**Work to complete:** Copy out every line in which the string "with" occurs.

** Begin **

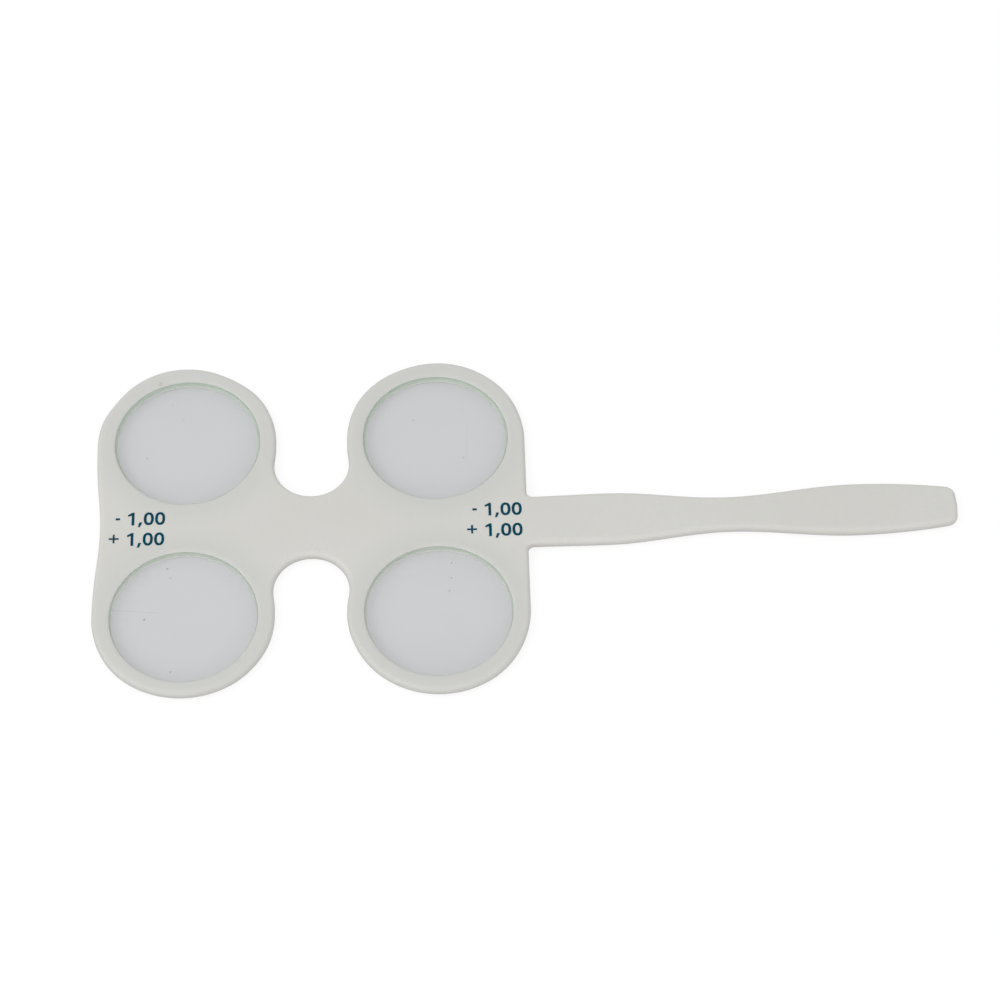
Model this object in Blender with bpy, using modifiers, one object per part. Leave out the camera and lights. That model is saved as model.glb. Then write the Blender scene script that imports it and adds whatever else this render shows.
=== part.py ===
"""Double lens flipper: a flat plastic frame with a handle, holding four round trial lenses.

The frame lies flat: X runs along the handle, Y across the two lens rows, Z up through the plate.
The origin is on the back face, midway between the four lenses. Units are metres.
"""
import math

import bmesh
import bpy
from mathutils import Vector

MM = 0.001

# ---- driving dimensions ---------------------------------------------------------------------
PLATE_THICKNESS = 3.0 * MM
EDGE_ROUNDING = 1.3 * MM

LENS_SPACING = 65.0 * MM          # optical centres of one pair, left to right
ROW_SPACING = 52.4 * MM           # upper pair to lower pair

LOBE_RADIUS = 23.4 * MM           # outline round each lens
LOBE_SPACING = 65.4 * MM
RIGHT_SIDE_X = 55.9 * MM          # straight side that the handle grows from
WAIST_HALF_WIDTH = 54.65 * MM     # free side of the plate, halfway between the rows

NOTCH_RADIUS = 9.75 * MM          # round bottom of each nose notch
NOTCH_CENTRE = 18.9 * MM
NOTCH_BLEND_Y = 25.0 * MM         # where the notch starts to widen from its neck

HANDLE_END = 167.6 * MM
HANDLE_SKEW = math.radians(0.98)  # the handle's centre line runs slightly off square
HANDLE_PIVOT_X = 50.0 * MM
ROOT_FILLET = 1.6 * MM
TIP_CORNER = 2.8 * MM
TIP_LENGTH = 3.9 * MM             # the rounded end, past the taper
TIP_CROWN = 0.35 * MM             # the end face is slightly convex

SEAT_RADIUS = 19.0 * MM           # well that takes the lens
SEAT_LEDGE = 0.6 * MM             # width of the ledge behind the lens
LEDGE_THICKNESS = 0.9 * MM
SEAT_MOUTH_WIDTH = 1.3 * MM       # soft lead-in round the well, an ellipse's quarter
SEAT_MOUTH_DEPTH = 0.4 * MM
APERTURE_CHAMFER = 0.2 * MM

FIT_GAP = 0.3 * MM                # clear gap between a lens and its seat
GLASS_INDEX = 1.523
LENS_THIN = 1.2 * MM              # minus lens at its centre, plus lens at its edge
LENS_CHAMFER = 0.12 * MM

OUTLINE_STEP = math.radians(10.0)
TURN_STEPS = 40
MOUTH_STEPS = 3
LENS_RINGS = 3
WELD_DISTANCE = 0.00001

# (distance from the origin, half width) at the handle's root, first swell, grip and second swell
HANDLE_WIDTHS = (
    (57.0 * MM, 7.30 * MM),
    (76.5 * MM, 7.50 * MM),
    (107.8 * MM, 4.93 * MM),
    (141.0 * MM, 7.42 * MM),
)
HANDLE_TAPER = 3.07               # half width lost per metre squared past the second swell
HANDLE_STEPS = (2, 6, 6)
TAPER_STEPS = 5

# each lobe's side (+1 right, -1 left) and row (+1 upper, -1 lower)
LOBES = {
    "upper_left": (-1, 1),
    "upper_right": (1, 1),
    "lower_left": (-1, -1),
    "lower_right": (1, -1),
}
# the rims are finished by hand: each swell or flat has a middle, a half width and a height
RIM_DRIFT = {
    "upper_left": ((60, 25, -0.36), (106, 28, 0.22), (145, 20, -0.32)),
    "upper_right": ((14, 38, -0.32), (84, 42, 0.32), (140, 42, 0.36)),
    "lower_left": ((195, 30, -0.20), (262, 85, -0.60), (325, 25, -0.10)),
    "lower_right": ((182, 25, 0.18), (342, 42, -0.26)),
}                                 # degrees, degrees, millimetres

FRAME_COLOUR = (0.66, 0.65, 0.61, 1.0)
MINUS_GLASS_COLOUR = (0.86, 0.93, 0.90, 1.0)
PLUS_GLASS_COLOUR = (0.90, 0.93, 0.89, 1.0)


# ---- scene helpers --------------------------------------------------------------------------
def clear_scene():
    for obj in list(bpy.data.objects):
        bpy.data.objects.remove(obj, do_unlink=True)


def new_collection(name):
    collection = bpy.data.collections.new(name)
    bpy.context.scene.collection.children.link(collection)
    return collection


def new_material(name, colour, roughness, transmission=0.0):
    material = bpy.data.materials.new(name)
    material.use_nodes = True
    shader = material.node_tree.nodes["Principled BSDF"]
    shader.inputs["Base Color"].default_value = colour
    shader.inputs["Roughness"].default_value = roughness
    shader.inputs["Metallic"].default_value = 0.0
    shader.inputs["Transmission Weight"].default_value = transmission
    return material


def shade(mesh, sharp_angle):
    mesh.shade_smooth()
    mesh.set_sharp_from_angle(angle=math.radians(sharp_angle))


# ---- outline --------------------------------------------------------------------------------
def arc(centre, radius, start, end, step=OUTLINE_STEP):
    """Points on a circle from one angle to another, both ends included."""
    count = max(2, round(abs(end - start) / step))
    points = []
    for i in range(count + 1):
        angle = start + (end - start) * i / count
        points.append(centre + radius * Vector((math.cos(angle), math.sin(angle))))
    return points


def bezier(p0, p1, p2, p3, count):
    """Points inside a cubic curve, both ends left out."""
    points = []
    for i in range(1, count):
        t = i / count
        s = 1.0 - t
        points.append(s ** 3 * p0 + 3 * s * s * t * p1 + 3 * s * t * t * p2 + t ** 3 * p3)
    return points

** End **

**Complete response:**
Model this object in Blender with bpy, using modifiers, one object per part. Leave out the camera and lights. That model is saved as model.glb. Then write the Blender scene script that imports it and adds whatever else this render shows.
"""Double lens flipper: a flat plastic frame with a handle, holding four round trial lenses.